La reversión de la experiencia noventista es aleccionadora en ese sentido. Cualquier reforma es débil si en sus fundamentos solo hubo oportunismo. En sentido contrario, la superación (en la década de los 80) del militarismo, que condicionó nuestra vida pública en el siglo XX, fue duradera porque se apoyó no solo en una mayoría social, sino en un estricto sentido de justicia. El día que la luna de miel con este gobierno acabe (como ocurriría con cualquiera), el legado del gobierno no deben ser sus reformas “a secas”, sino la solidez y la calidad de las mismas.
Por eso merecen un debate abierto, sin condicionamientos. No hay una fórmula mágica para toda la amplia agenda política argentina. Solo a modo de ejemplo diré que, así como es evidente que la economía argentina está sobre-regulada, no es igualmente claro que debamos desmontar todos los presupuestos federales de protección ambiental. Las consecuencias no solo ambientales, sino también comerciales, de este segundo criterio pueden ser enormes y lógicamente condicionar el prestigio de todo el impulso reformista.
La Argentina necesita salir del ahogo existencial en el quedó inmersa, luego del desgaste de mentiras y manipulaciones kirchneristas, con una agenda que no barra bajo la alfombra (en nombre de la libertad) temas que bloquean nuestro desempeño: equilibrio territorial, jerarquización del sector público, transparencia, legislación antimonopólica, simplificación fiscal, gestión inteligente de los recursos naturales, calidad educativa, promoción de la alimentación saludable, etc.

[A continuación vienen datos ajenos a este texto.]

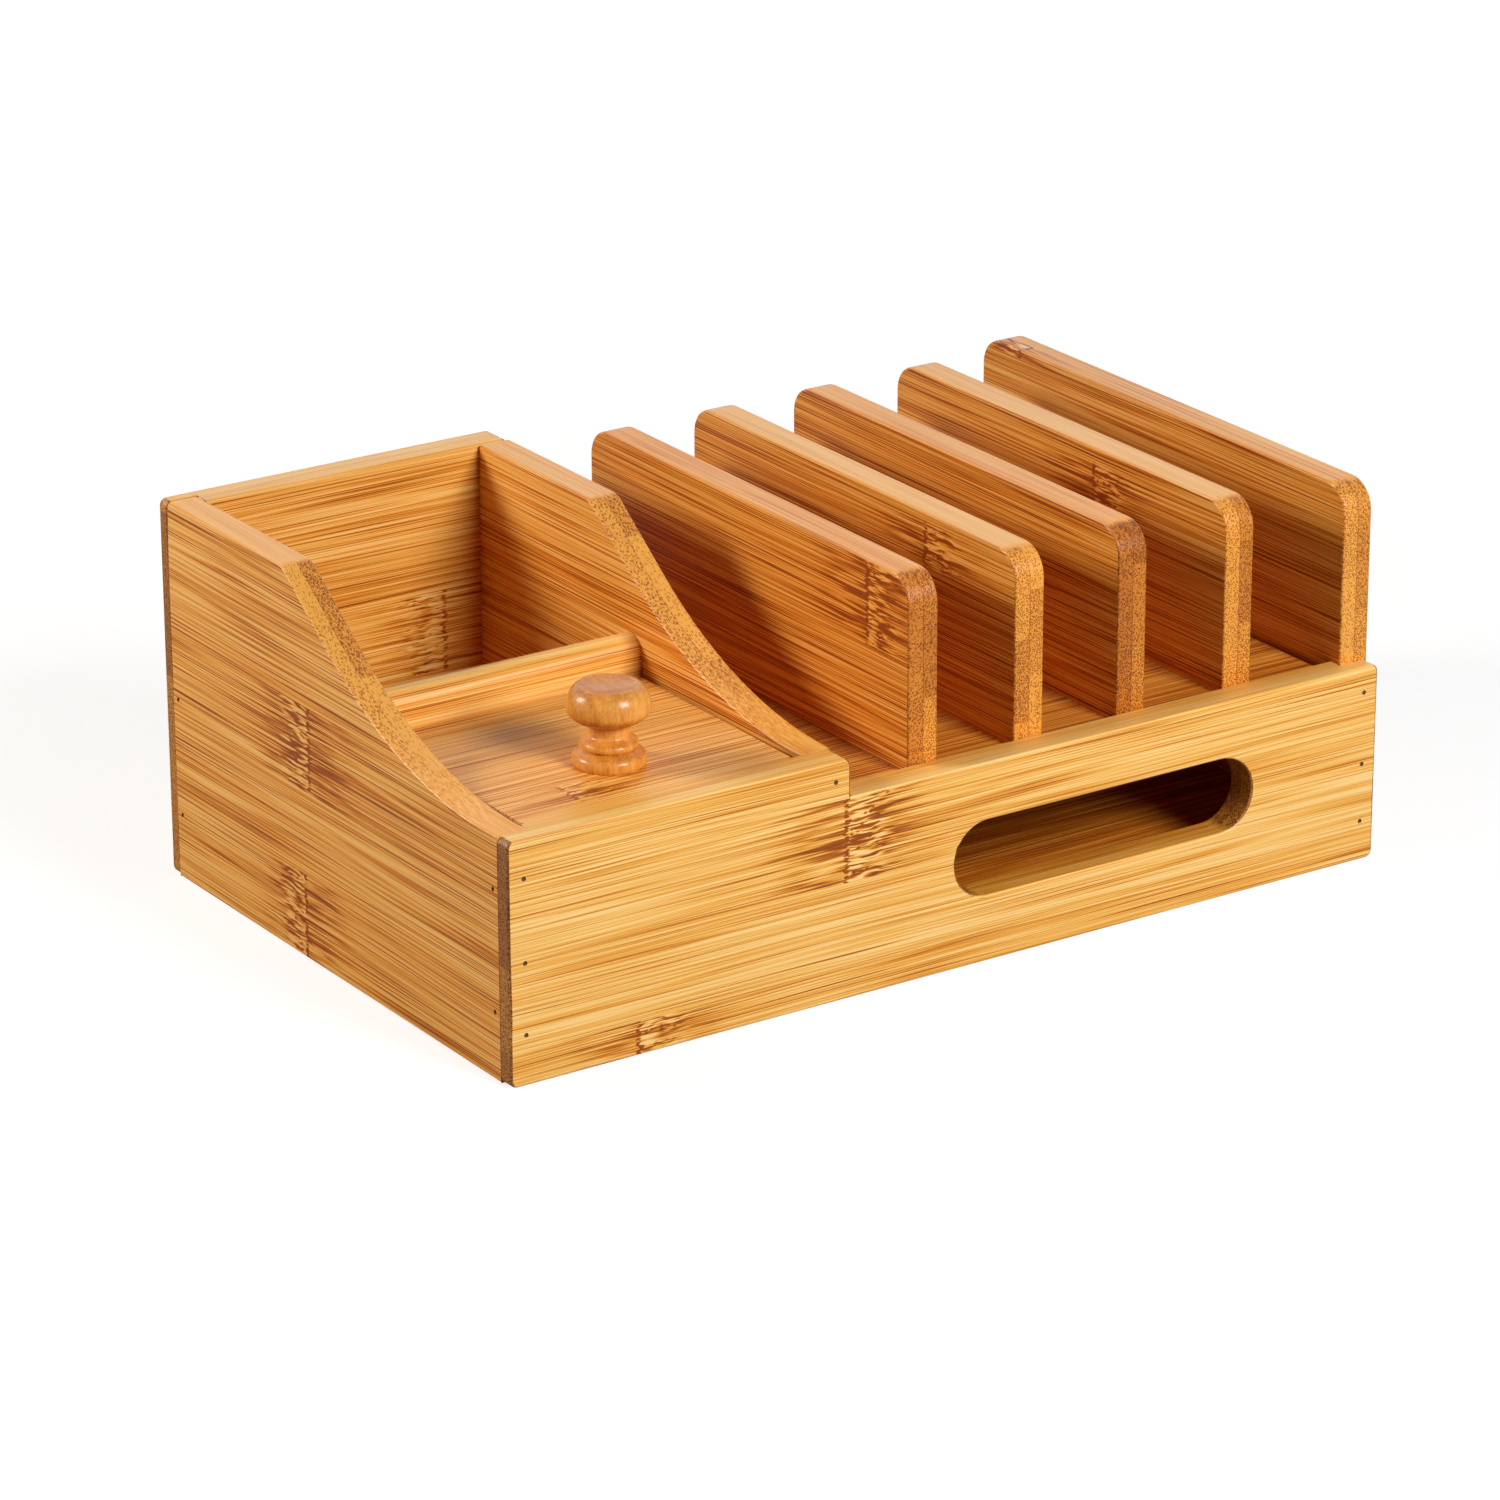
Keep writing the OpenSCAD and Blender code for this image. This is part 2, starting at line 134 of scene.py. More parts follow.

Necesitamos un pacto de Estado que nos dé previsibilidad, que baje la intensidad de la conflictividad social, y que restablezca una idea positiva de orden. La causa de la libertad no merece ser una moda que, como diría Oscar Wilde, hay que cambiarla cada seis meses; sino todo lo contrario: ser la constante de una sociedad que vuelve a creer en el progreso.